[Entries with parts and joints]

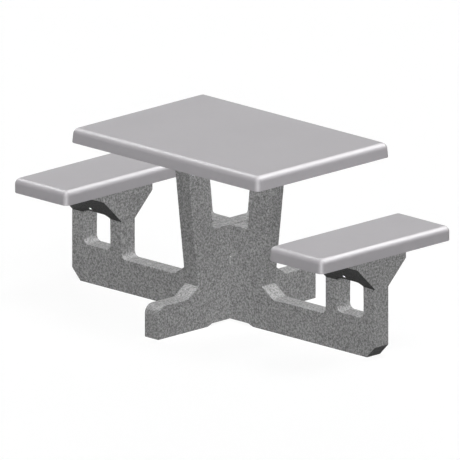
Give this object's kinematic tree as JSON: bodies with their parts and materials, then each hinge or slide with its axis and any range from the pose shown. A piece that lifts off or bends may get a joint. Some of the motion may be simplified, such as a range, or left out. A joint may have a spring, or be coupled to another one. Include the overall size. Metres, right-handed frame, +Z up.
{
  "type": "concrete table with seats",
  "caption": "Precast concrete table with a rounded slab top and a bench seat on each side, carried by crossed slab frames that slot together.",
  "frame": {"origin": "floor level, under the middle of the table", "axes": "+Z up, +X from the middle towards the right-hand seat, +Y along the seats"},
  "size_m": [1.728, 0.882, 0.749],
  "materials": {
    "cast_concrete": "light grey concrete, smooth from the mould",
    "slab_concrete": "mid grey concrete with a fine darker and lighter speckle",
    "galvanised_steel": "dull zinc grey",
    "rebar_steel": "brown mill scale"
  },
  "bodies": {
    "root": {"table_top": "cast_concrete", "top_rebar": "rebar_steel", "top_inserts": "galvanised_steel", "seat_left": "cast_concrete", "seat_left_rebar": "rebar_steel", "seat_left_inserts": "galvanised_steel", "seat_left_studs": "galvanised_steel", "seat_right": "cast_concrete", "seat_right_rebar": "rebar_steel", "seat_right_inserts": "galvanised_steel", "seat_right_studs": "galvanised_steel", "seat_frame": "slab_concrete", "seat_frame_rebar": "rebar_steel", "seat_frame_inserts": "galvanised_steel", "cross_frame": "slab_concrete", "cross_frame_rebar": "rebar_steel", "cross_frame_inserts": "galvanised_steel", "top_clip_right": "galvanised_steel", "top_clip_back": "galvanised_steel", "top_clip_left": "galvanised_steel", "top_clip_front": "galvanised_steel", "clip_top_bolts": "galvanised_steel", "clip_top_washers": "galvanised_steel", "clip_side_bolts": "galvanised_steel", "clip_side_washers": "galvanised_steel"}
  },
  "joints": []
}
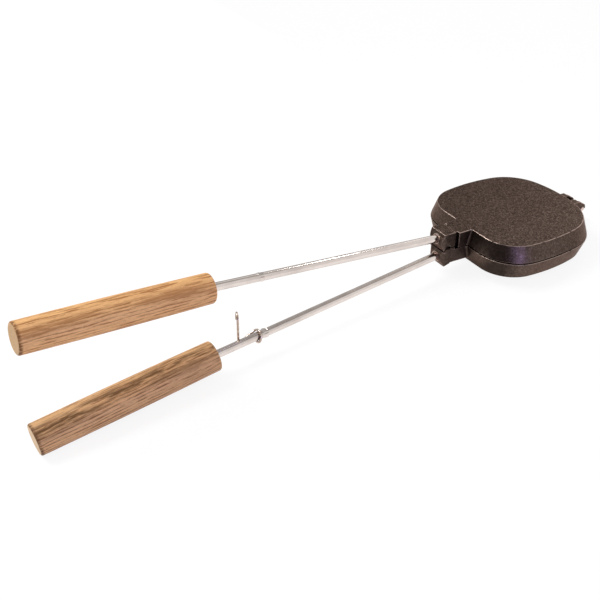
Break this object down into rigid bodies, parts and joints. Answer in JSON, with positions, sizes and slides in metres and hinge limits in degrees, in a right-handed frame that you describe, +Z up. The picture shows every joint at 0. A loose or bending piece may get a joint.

* EXERCISE AIM
Look through the material and copy each line that has "hinge".

* RESPONSE BELOW
Give this object's kinematic tree as JSON: bodies with their parts and materials, then each hinge or slide with its axis and any range from the pose shown. A piece that lifts off or bends may get a joint. Some of the motion may be simplified, such as a range, or left out. A joint may have a spring, or be coupled to another one. Include the overall size. Metres, right-handed frame, +Z up.
Break this object down into rigid bodies, parts and joints. Answer in JSON, with positions, sizes and slides in metres and hinge limits in degrees, in a right-handed frame that you describe, +Z up. The picture shows every joint at 0. A loose or bending piece may get a joint.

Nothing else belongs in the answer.